Kurt Vonnegut, (1922-2007, USA): What has allowed so many psychopathic personalities to rise so high is that they are so decisive. They do something every day and are not afraid and are never filled with doubts because they don’t care what happens next. Mobilize the reserves! Privatize the public schools! Attack Iraq! Cut health care! Tap everybody’s telephone! Forget habeas corpus and the Sierra Club! There is a tragic flaw in our precious Constitution, and what can be done to fix it?
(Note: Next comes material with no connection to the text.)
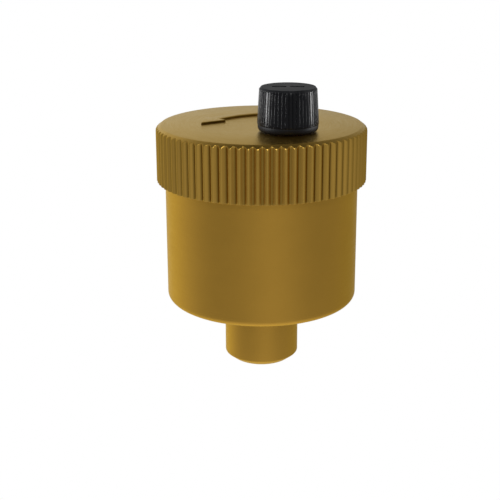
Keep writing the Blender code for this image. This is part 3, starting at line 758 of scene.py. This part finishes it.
def make_arrow(size):
    """Raise the turn arrow. The groove attribute paints shade on all but its top."""
    high = COVER_HIGH[2]
    arrow = extruded_mesh("cover_turn_arrow", arrow_outline(size),
                          high - size.arrow_height - 0.0003, high)
    bevelled(arrow, 0.00015)
    film_and_shade = arrow.data.attributes.new("groove", "FLOAT", "POINT")
    for vert in arrow.data.vertices:
        # painted shade on the arrow's sides, in the tarnish colour
        film_and_shade.data[vert.index].value = 1.25 if vert.co.z < high - EDGE else 0.0
    return arrow


class VENT_OT_cover(Operator):
    """Turn the screw cover, knurl its side and raise the turn arrow"""
    bl_idname = "vent.cover"
    bl_label = "Knurled cover"

    def execute(self, context):
        size, cup = context.scene.vent_cover, context.scene.vent_cup
        cover = turned_mesh("cover_body", cover_section(size, cup), size.ribs * 16,
                            closed=False)
        top = COVER_HIGH[2] - size.arrow_height
        cut_with(cover, [rod("hole", HOLE_RADIUS, top - size.plate - 0.001, top + 0.001,
                             48)])
        shape_by(cover, rib_tree, "cover_brass",
                 {"Count": float(size.ribs), "Start": size.rib_start,
                  "Depth": size.rib_depth}, 50)
        hand_over(cover, "cover_brass", "cover", "cover")
        hand_over(make_arrow(size), "cover_brass", "cover")
        turns = 4.0
        ridge = new_object("cover_inner_thread", bmesh.new())
        shape_by(ridge, coil_tree, "cover_brass",
                 {"Place": (0.0, 0.0, COVER_LOW[2] + 0.0022), "Turns": turns,
                  "Radius": cup.neck_radius + size.play + 0.00005,
                  "Height": turns * cup.thread_pitch, "Wire Radius": 0.00022,
                  "Sides": 6, "Steps": 96})
        hand_over(ridge, "cover_brass", "cover")
        return {"FINISHED"}


def cap_section(size):
    """Up inside the dust cap, and then from its lower edge over the skirt, the ribs
    and the bevel to the middle of its top."""
    low, top = CAP_LOW[2], CAP_HIGH[2]
    seal_top, seat_r = SEAL_HIGH[2] + 0.0003, 0.0035
    hollow = [(0.0, seal_top), (seat_r, seal_top), (seat_r, NOZZLE_HIGH[2]),
              (size.thread_radius, NOZZLE_HIGH[2]), (size.thread_radius, low + 0.003),
              (size.cavity_radius, low + 0.0024), (size.cavity_radius, low)]
    skirt_top = low + size.skirt
    round_r, round_z = size.skirt_radius - size.foot_radius, 0.0009
    skirt = [(size.foot_radius - EDGE, low)]
    for i in range(9):
        turn = math.radians(90 * i / 8)
        skirt.append((size.foot_radius + round_r * math.sin(turn),
                      low + round_z * (1 - math.cos(turn))))
    skirt += [(size.skirt_radius, skirt_top - EDGE),
              (size.skirt_radius - EDGE / 2, skirt_top)]
    foot_r = size.rib_foot_radius - size.rib_depth
    head_r = size.rib_top_radius - size.rib_depth
    end_height, bevel, steps = 0.0002, 0.00046, 5
    rib_low, rib_top = skirt_top + end_height, top - bevel
    ribs = rib_foot(foot_r, skirt_top, end_height, steps)
    for i in range(1, steps + 1):
        t = i / steps
        ribs.append((foot_r + (head_r - foot_r) * t, rib_low + (rib_top - rib_low) * t,
                     1.0))
    slope = bevel / (size.rib_top_radius - size.face_radius)
    for i in range(1, 7):
        share = 1 - i / 6
        radius = head_r + size.rib_depth * share
        ribs.append((head_r, rib_top + slope * (size.rib_top_radius - radius), share))
    face = [(size.face_radius, top), (size.face_radius - EDGE, top), (0.003, top),
            (0.0, top)]
    return plain(hollow + skirt) + ribs + plain(face)


class VENT_OT_dust_cap(Operator):
    """Mould the ribbed dust cap with its slots and vent notches"""
    bl_idname = "vent.dust_cap"
    bl_label = "Dust cap"

    def execute(self, context):
        size = context.scene.vent_cap
        cap = turned_mesh("dust_cap", cap_section(size), size.ribs * 20,
                          centre_x=NOZZLE_X, closed=False)
        tools, gap = [], 0.0008
        for side in (-1, 1):
            reach = side * (gap + size.slot_length) / 2
            centre = (NOZZLE_X + reach * math.cos(size.slot_facing),
                      reach * math.sin(size.slot_facing), CAP_HIGH[2])
            tools.append(block("slot", (size.slot_length, size.slot_width, 0.001), centre,
                               size.slot_facing))
        # one bar cuts both notches, half as high as itself
        bar = (0.016, 0.0018, 0.0011)
        tools.append(block("notch", bar, (NOZZLE_X, 0, CAP_LOW[2]), size.notch_facing))
        cut_with(cap, tools)
        shape_by(cap, rib_tree, "cap_plastic",
                 {"Centre X": NOZZLE_X, "Count": float(size.ribs),
                  "Depth": size.rib_depth, "Crest": 9.0}, 50)
        bpy.data.collections["strip_receivers"].objects.link(cap)
        hand_over(cap, "cap_plastic", "cap", "vent_cap")
        return {"FINISHED"}


class VENT_OT_seals(Operator):
    """Mould the o-ring, the gasket, the cap's washer and the valve's seal"""
    bl_idname = "vent.seals"
    bl_label = "Rubber seals"

    def execute(self, context):
        wire = (O_RING_HIGH[2] - O_RING_LOW[2]) / 2
        middle = (O_RING_HIGH[2] + O_RING_LOW[2]) / 2
        ring = turned_mesh("o_ring", arc(O_RING_HIGH[0] - wire, middle, wire, 0, 340, 17),
                           192)
        hand_over(ring, "rubber", "cover_seal", "cover_o_ring")
        for name, node, body, low, high, inner, edge in (
                ("gasket", "nozzle_gasket", "cover", GASKET_LOW, GASKET_HIGH, HOLE_RADIUS,
                 0.00012),
                ("valve_disc_seal", "valve_seal", "valve", VALVE_SEAL_LOW, VALVE_SEAL_HIGH,
                 0.0008, 0.00012),
                ("cap_washer_seal", "cap_seal", "cap_washer", SEAL_LOW, SEAL_HIGH, 0,
                 0.00015)):
            outer = (high[0] - low[0]) / 2
            corners = [(inner, low[2]), (outer, low[2]), (outer, high[2]),
                       (inner, high[2])]
            ring_shaped = inner > 0
            seal = turned_mesh(name, softened(corners, edge, closed=ring_shaped), 96,
                               centre_x=NOZZLE_X, closed=ring_shaped)
            hand_over(seal, "rubber", body, node)
        return {"FINISHED"}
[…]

This is it: Only nut cases want to be president.
Justin Trudeau, Canadian PM: If the US expects to lead the world it needs to know more about the world.
Ye Olde Scribe also has views: In human societies there are far too many complexities, requirements, and uncertainties to dispense with leaders, be they shamans, priests, chieftains, managers, kings, queens, presidents, or emperors.  They can be excellent, benevolent, good, fair, corrupt, bad, dictators, or tyrants.  But all leaders need lieutenants to enact decisions.  The larger the society the more managers the lieutenants need and these managers are those who really run the society.  We must ensure they possess empathy.  Given responsibility in a certain area it is all too common for many to become entrenched as “little tin gods”, assuming more authority and righteousness than granted.  I was to discover that the RCAF had a way of circumventing this:
My career included various menial jobs before, between, and after major stints in banking, the military, public teaching, and volunteering, but the RCAF gave me the biggest challenges and satisfactions while ensuring my ego remained contained.     In 25 years I had  12 major assignments in 39 locations, 9 of these with family, which meant packing, moving, house hunting, getting children in and out of schools, while expected to be productive within hours of arriving at a new location, a strange new job, new people, and a new environment.   Sometimes I was a student, sometimes a teacher, sometimes a warrior, sometimes a peacemaker, sometimes a leader, sometimes a cog in the wheel. 
    I will be forever grateful for how well my wife and 5 girls took all this in their stride, and were the better for it.